If you bootleg fish out of water stories from China, then you might also be excited for the upcoming release of The Adventures of Panda Warrior, which is totally not Kung Fu Panda, don’t get any ideas!

A peace-loving soldier from Ancient China is magically transported into a world ruled by an evil nine-headed snake. Transformed into a panda, he joins forces with a flying pig to free the once-peaceful Merryland from tyranny. But first he must train to be the kingdom’s most courageous panda warrior.
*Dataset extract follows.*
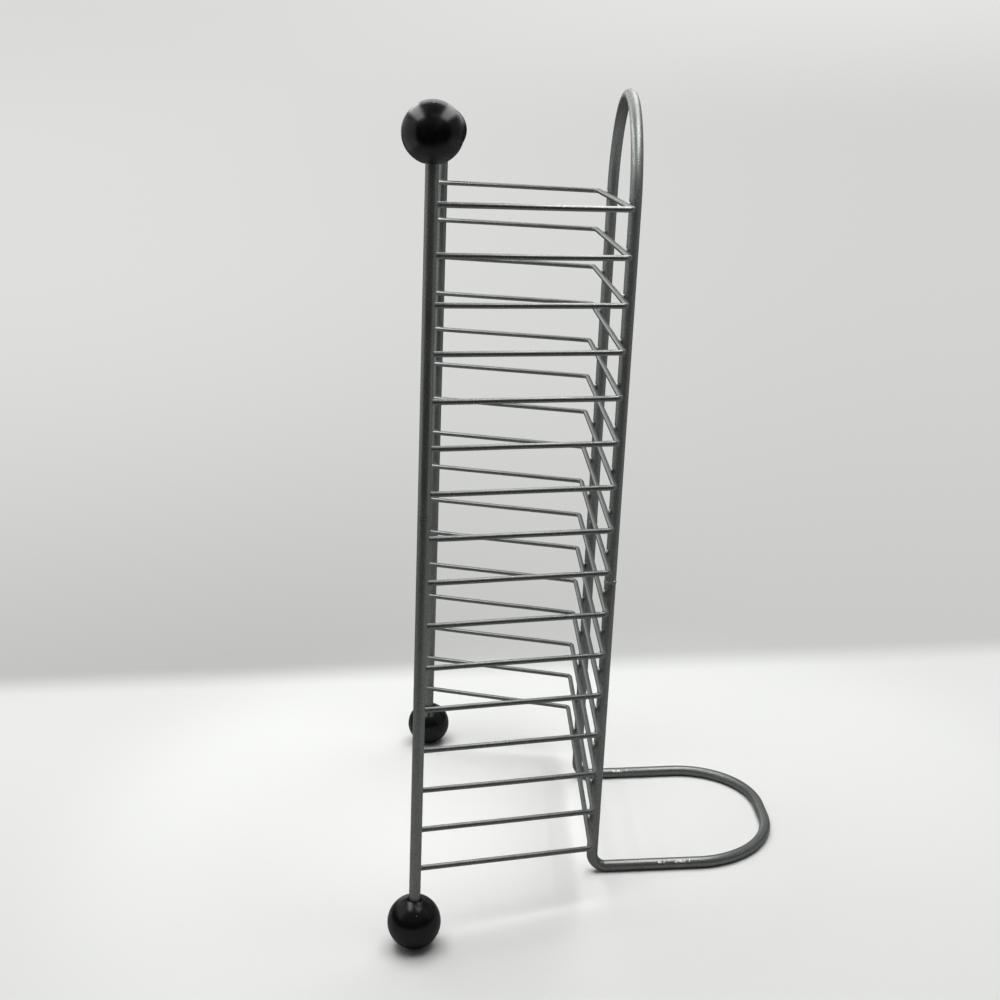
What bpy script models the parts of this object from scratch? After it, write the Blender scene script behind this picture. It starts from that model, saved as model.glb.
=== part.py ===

If The Adventures of Panda Warrior seems vaguely familiar, that’s because you might have stumbled across a trailer for it when it was called The Adventures of Jinbao (大兵金宝) in 2012. Jackie Chan voices the panda, because The Adventures of Jinbao is actually a sequel to his 2010 movie Little Big Soldier. Sort of. It’s a sequel to a flash game sequel to Little Big Soldier called FLASH Little Big Soldier (FLASH大兵小將), hence following the art style for the very beginning before Jackie Chan’s character is turned into a panda. Of course, the US version trades Jackie Chan for Rob Schneider and Norm MacDonald. None of this should be confused with the other animated Kung Fu Panda ripoff, Little Panda Fighter, which is Brazilian but also awful.

Adventures of Jinbao

Adventures of Jinbao Jackie Chan

Now if you want even more exciting stuff, April’s Crazy Toy City (疯狂玩具城) mysteriously has a similar poster and title to Disney’s Zootopia, known in China as Crazy Animal City (疯狂动物城). This was roundly mocked on China’s internet, though the film itself seems to have little to do with Zootopia, instead following a boy who is transported to a toy-ruled city after mistreating his toys. So maybe it’s a sequel to Toy Story?

Crazy Toy City Zootopia posters

Whatever the case, I’m sure we’ll soon have many more very original films to talk about! Now I have to go watch Hollywood’s latest reboot of a prequel of a sequel of a remake.